Davis demonstrated commitment to student and faculty rapport with the Board. Many times throughout the forum, Davis cited previous direct interactions with students and faculty in attempts to learn “what areas of improvement” RCCD have to pursue.

“I’m probably the only candidate that went to all three campuses and asked the school students, ‘what improvements would you like to see?’,” Davis said.

All four candidates, when asked from an anonymous audience question, if they would reverse a decision that was “wildly unpopular with the faculty,” responded that they would not reverse themselves, and would make decisions regardless of faculty support. Davis, Bailey and Takano expressed respect for faculty opinion, but ultimately would not leave decisions up to the democratic process of the people affected directly by the policies. Support from various programs, including has helped fuel the campaigns of the candidates running. Dariush Haghighat, president of the Riverside Community College Chapter of The California Teachers Association, commented on the association’s endorsements of Board candidates.

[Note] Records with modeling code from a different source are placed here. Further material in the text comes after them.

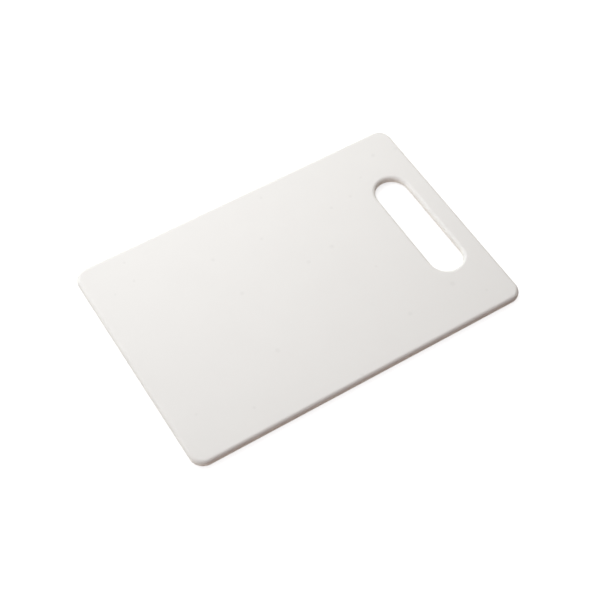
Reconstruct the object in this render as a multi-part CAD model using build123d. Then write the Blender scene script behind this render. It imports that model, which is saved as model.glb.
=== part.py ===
# One-piece moulded plastic cutting mat: a flat plate with rounded corners, a hand slot across one end,
# and an edge that is rolled over, top and bottom, round the outline and round the slot.
# +X runs along the mat towards the hand slot, +Y across it, +Z up.
# The origin is the middle of the underside.
from build123d import *
import os

MM = 1.0

# Driving dimensions of the plate.
mat_length = 295.0 * MM
mat_width = 200.0 * MM
mat_thickness = 7.0 * MM
corner_radius = 11.5 * MM

# The rolled edge: a narrow flat land at mid height, where the two halves of the mould part,
# and an arc from each side of it to the face.
parting_land = 0.4 * MM
edge_radius = (mat_thickness - parting_land) / 2

# The hand slot: its clear size at the land, and the web of plastic left at the end of the mat.
slot_clear_length = 103.5 * MM
slot_clear_width = 28.5 * MM
slot_end_web = 18.0 * MM
slot_centre_x = mat_length / 2 - slot_end_web - slot_clear_width / 2

# How far a cut runs past the faces that it leaves through.
cut_overrun = 1.0 * MM


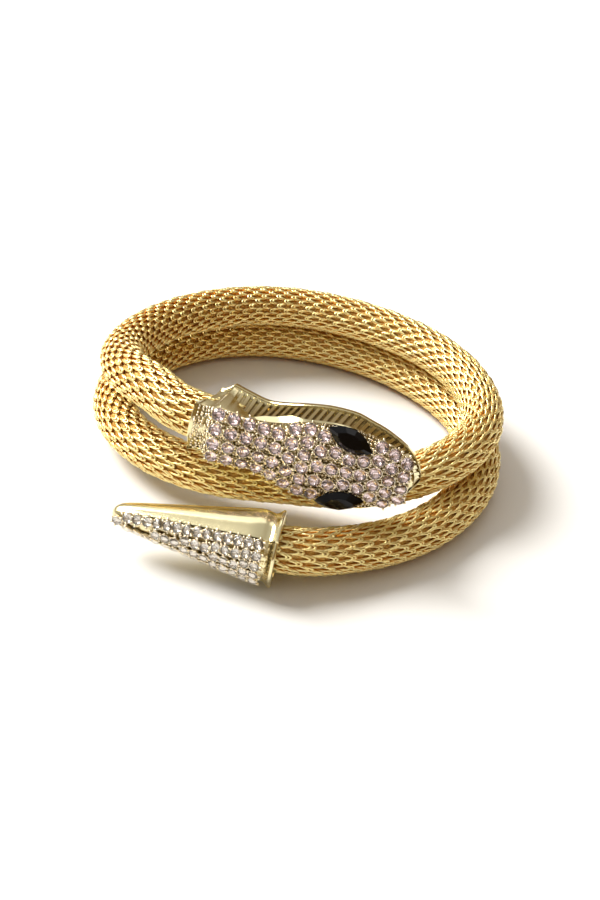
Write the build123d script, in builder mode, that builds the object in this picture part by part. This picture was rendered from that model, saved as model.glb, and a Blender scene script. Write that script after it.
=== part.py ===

“We have decided to endorse both incumbents: Mary Figueroa and Mark Takano,” Haghighat said. “Our endorsements came after lengthy interviews with the candidates and careful consideration by your CTA Executive Board.”Attempts were made to contact the those candidates who did not attend the forum, however, no replies were received by the time Viewpoints went to press. The forum was hosted by the League of Women Voters, a non-partisan foundation that “serves the function of increasing understanding of what’s happening and going to happen in the United States.”